Source: The Ellen Macarthur Foundation – Michelin
There are other examples too. We all bemoan the cost of ink cartridges for printers often remarking that it is often cheaper to just buy a new printer, but this is also incredibly wasteful. Companies like HP now offer their “Instant Ink” scheme. At the end of the day, printer cartridges are a means to an end. They hold the ink to allow us to print the documents we spend so much time creating. With HP’s scheme you effectively lease some really big cartridges and just pay for the pages that you print. The printer tells HP when it is running out of ink so they dispatch some more cartridges and take back the old ones.
Ultimately we are talking about moving away from a system of paying to own, to one where we pay for access. Many of us own a lot of things that might have served a purpose at some stage, but have most likely either fallen out of favour, or were not needed as often as we thought. We own cars despite them spending 90% of their life parked, rapidly losing value and costing us money. Some of us (ahem, me!) have purchased movies like Back To the Future and Ghostbusters on VHS, DVD, Blu-ray and now just stream it when the mood takes us. It is the content that interests us, not the format it is on. The same principle applies to most forms of media including books, music and TV programmes, which can all be rented, streamed or borrowed from libraries.

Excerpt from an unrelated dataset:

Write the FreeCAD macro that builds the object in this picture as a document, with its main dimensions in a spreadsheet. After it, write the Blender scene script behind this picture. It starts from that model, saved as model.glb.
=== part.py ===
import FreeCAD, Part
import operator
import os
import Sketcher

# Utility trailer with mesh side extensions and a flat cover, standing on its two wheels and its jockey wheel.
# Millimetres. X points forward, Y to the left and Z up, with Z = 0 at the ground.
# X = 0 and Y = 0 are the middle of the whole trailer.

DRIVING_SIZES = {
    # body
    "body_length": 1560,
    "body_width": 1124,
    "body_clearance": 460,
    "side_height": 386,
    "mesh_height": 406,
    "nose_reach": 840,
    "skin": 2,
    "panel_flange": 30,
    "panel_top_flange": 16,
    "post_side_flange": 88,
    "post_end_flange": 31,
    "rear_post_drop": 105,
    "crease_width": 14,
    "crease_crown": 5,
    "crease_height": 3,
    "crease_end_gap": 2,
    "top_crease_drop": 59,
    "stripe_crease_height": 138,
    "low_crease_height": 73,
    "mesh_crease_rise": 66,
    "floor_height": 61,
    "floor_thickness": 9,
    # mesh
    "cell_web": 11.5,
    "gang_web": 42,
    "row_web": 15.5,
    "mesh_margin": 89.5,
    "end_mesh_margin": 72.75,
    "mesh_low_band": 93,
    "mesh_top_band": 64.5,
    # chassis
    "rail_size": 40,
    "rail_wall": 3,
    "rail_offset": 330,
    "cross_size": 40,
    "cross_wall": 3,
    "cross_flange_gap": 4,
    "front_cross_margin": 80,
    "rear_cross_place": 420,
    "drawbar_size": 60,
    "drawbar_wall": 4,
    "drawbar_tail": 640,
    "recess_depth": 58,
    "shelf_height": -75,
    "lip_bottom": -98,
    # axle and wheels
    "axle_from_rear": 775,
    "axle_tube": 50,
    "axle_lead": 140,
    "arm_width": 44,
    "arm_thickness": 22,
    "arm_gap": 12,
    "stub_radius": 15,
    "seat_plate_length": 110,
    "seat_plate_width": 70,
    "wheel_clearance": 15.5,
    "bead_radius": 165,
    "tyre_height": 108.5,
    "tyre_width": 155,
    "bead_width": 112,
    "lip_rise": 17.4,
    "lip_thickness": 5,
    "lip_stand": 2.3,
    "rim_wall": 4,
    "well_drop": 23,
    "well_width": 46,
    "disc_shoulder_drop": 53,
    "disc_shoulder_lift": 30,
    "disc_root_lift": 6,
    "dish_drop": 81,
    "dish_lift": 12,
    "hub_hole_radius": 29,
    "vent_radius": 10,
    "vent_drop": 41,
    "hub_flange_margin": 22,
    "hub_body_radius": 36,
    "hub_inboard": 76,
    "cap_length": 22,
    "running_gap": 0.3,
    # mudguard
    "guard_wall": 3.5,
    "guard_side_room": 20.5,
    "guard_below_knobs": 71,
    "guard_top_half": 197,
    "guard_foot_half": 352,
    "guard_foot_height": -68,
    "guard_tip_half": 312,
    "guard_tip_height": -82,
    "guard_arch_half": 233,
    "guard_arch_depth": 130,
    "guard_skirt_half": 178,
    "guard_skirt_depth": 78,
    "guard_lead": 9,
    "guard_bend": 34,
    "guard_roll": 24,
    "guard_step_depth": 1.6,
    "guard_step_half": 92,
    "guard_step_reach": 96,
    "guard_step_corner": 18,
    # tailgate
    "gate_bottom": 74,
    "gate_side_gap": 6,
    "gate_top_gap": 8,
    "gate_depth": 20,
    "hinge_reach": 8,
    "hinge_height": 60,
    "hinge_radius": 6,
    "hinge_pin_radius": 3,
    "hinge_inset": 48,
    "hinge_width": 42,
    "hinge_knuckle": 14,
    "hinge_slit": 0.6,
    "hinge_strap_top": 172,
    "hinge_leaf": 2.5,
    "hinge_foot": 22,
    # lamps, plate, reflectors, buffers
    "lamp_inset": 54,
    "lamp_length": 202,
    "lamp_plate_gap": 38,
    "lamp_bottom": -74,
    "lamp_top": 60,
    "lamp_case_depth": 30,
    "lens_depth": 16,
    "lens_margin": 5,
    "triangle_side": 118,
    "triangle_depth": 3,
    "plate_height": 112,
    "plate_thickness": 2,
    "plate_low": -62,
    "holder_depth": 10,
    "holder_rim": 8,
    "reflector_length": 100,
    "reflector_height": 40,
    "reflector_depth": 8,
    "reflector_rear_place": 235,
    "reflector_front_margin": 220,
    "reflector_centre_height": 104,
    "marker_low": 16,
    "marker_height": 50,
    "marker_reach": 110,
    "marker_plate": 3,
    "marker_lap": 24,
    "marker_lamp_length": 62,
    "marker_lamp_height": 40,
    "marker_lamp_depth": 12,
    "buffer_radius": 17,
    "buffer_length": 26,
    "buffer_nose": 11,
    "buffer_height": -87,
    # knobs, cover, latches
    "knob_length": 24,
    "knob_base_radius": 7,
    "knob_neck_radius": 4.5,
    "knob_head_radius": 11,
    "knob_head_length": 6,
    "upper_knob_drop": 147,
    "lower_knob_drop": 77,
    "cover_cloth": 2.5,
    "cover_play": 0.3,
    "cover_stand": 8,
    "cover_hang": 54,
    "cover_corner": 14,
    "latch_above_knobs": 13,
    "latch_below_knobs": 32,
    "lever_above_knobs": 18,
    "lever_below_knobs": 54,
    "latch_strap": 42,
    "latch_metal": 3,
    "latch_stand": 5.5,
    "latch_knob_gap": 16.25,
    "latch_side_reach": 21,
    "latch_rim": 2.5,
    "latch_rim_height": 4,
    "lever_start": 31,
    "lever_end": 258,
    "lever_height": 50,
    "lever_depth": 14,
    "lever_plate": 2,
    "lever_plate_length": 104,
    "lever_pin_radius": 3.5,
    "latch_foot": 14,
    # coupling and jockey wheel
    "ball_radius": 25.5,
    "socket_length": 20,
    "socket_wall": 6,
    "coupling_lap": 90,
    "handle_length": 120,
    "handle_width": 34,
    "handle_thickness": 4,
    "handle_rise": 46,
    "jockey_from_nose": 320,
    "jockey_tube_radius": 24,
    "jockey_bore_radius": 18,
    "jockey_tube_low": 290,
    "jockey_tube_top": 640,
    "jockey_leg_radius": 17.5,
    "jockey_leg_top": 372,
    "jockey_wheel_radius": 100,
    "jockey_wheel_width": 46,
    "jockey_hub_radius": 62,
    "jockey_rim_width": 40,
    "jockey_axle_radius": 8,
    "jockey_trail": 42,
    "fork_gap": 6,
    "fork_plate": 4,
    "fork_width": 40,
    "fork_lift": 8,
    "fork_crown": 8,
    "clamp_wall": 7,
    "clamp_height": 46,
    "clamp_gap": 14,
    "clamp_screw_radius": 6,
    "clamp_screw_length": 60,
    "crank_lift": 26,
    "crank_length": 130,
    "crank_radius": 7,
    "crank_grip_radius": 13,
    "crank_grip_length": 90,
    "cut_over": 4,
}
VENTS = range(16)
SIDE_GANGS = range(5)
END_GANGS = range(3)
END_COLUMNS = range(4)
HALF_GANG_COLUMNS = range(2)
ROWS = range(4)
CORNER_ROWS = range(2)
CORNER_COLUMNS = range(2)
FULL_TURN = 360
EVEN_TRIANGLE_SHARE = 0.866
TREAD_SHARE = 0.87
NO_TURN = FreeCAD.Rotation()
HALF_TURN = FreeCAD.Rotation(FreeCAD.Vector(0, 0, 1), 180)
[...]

Here’s how it works: rather than a bike manufacturer absolving all responsibility of their product by selling it to you, bike companies would indefinitely own all of the resources used to construct their products.
Source: How To Reduce Waste AND Design Bikes That Last Forever: The Circular Economy – CyclingAbout
We also own bikes that, if the infrastructure was there, we would rent instead. We now have a thriving bike hire scheme in Cardiff, but we can’t yet rent more specialised bikes, like road or mountain bikes, but hopefully someone will come along and fill that gap in the market too.
Making do and mending…
For products that are already out there, there’s a lot to be said for things that have been built to last –things that have a hand-built feel but with a focus on quality, or are bestowed with a massive warranty. We’re big fans of Restrap, mostly because their products are incredibly well made, but they’re not alone. Companies like Crumpler offer a 30-year warranty on their products, confident that their bags should stand the test of time.
There are also a great many things that can be re-purposed, or up-cycled. Inner tubes, tires, chains, old cassettes etc can be turned into wallets, belts and even coasters with a bit of ingenuity.
The great thing for us is that bicycles, particularly ones made of steel are already built to last. A good steel frame, aside from never going out of style, will keep going for decades. Best of all, people like our friends Drew and Steffan are picking up old steel frames and giving them a new start.
Here in Cardiff we have a number of refurbishers who will take something that could already have done thousands of miles, give it a good service and some new paint and then sell it to you for less than you would have spent on something that has just come off the production line. The likes of Cardiff Cycle Workshop and Punk Bikes are great places to source a pre-loved bike.
There is no denying that getting a new bike is a great feeling, but there is nothing to say that your new bike can’t be someone’s cast-off.